Nottingham (again) and a Beer Festival (again).

For someone who can’t stand beer I spend a lot of time at beer festivals. Although if you take away the beer there’s nothing about beer festivals I don’t like. The people are great – they’re down to earth, span all ages and wear silly hats. The atmosphere is laid back, there’s delicious food, new things to try and everything’s cheap. The only way they could be improved is a liberal application of sunshine.

Cheers!

Luke and I drove up yesterday and met Matt and Lucas at the festival. The Cambridge beer festival was the only one I’d known anything about and I’d been impressed by its scope. However the Nottingham beer festival was even more extensive. Approximately 1100 different beers. Lucas pointed out that about a mouthful of each would still equal 33 litres of beer to drink. I don’t think there’s that many individual beers produced in the southern hemisphere. On top of that there’s over 200 ciders and perries.  There was also a fantastic range of food options, from cheese platters to zebra burgers.

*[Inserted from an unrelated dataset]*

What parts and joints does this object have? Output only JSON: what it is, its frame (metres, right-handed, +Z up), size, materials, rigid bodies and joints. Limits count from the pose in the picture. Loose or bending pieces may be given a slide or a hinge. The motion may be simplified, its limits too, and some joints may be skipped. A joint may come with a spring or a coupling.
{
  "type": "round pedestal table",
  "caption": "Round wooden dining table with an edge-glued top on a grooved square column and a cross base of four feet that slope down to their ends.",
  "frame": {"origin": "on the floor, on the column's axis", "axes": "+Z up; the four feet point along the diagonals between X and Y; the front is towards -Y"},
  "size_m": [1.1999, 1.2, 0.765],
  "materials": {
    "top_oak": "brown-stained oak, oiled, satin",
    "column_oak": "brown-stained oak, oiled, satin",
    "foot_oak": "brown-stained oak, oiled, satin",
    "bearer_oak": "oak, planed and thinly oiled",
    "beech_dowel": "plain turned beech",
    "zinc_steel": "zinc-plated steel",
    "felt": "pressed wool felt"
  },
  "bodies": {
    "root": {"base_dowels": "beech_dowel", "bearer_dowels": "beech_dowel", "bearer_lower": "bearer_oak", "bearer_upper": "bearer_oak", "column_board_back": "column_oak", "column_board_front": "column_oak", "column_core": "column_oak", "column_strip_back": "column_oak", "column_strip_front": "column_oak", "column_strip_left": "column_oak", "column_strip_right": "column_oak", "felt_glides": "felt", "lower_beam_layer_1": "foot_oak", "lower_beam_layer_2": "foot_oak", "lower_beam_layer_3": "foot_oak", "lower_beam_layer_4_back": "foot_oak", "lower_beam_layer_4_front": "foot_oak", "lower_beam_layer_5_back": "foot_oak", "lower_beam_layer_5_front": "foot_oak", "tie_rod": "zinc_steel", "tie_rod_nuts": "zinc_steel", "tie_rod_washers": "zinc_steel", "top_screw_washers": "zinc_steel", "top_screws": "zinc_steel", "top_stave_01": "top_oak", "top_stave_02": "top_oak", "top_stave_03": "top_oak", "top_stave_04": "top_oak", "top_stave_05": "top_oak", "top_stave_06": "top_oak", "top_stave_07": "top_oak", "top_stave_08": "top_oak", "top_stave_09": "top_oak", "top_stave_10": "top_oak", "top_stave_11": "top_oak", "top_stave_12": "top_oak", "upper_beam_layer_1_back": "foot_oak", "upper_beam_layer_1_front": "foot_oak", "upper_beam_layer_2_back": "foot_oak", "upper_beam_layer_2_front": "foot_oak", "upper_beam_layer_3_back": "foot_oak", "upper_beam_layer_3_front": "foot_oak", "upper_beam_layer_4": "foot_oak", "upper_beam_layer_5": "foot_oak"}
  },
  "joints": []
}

Just part of the cider selection.

We stayed for about four hours then headed to England’s oldest pub, ‘The Trip To Jerusalem’, which was almost under the beer festival, as it is partially built into the hill on which sits Nottingham Castle, where the festival was held. We had a drink there then moved on to the Canalhouse, which is a pub with a section of canal in the middle and bridges to walk across. After that we stopped at the Vat and Fiddle, which is attached to the Castle Rock Brewery. After that we wove our way back to Matt’s  (some weaving more than others).

Friday we took a break from the festival in order to drive out into the countryside and… drink more beer. We stopped at a pub called The Unicorn for lunch and then visited a farm shop. Farm shops in the UK are big sheds full of local, top-shelf produce. They almost always have venison, fancy sausages, pheasant and whatever is in season plus jams and chutneys and posh shortbread etc. They, foolishly, had an untended bowl of chocolate covered almonds out for people to try and I ate quite a few before Luke’s frowns shamed me away from them.

It was a rather miserable day so we ditched our plans to visit the extensive Clumber Park and went to see a cathedral that, fortuitously, was filled with the sounds of an army band (although they sounded more like an orchestra to me) rehearsing for a performance that evening. They were very good.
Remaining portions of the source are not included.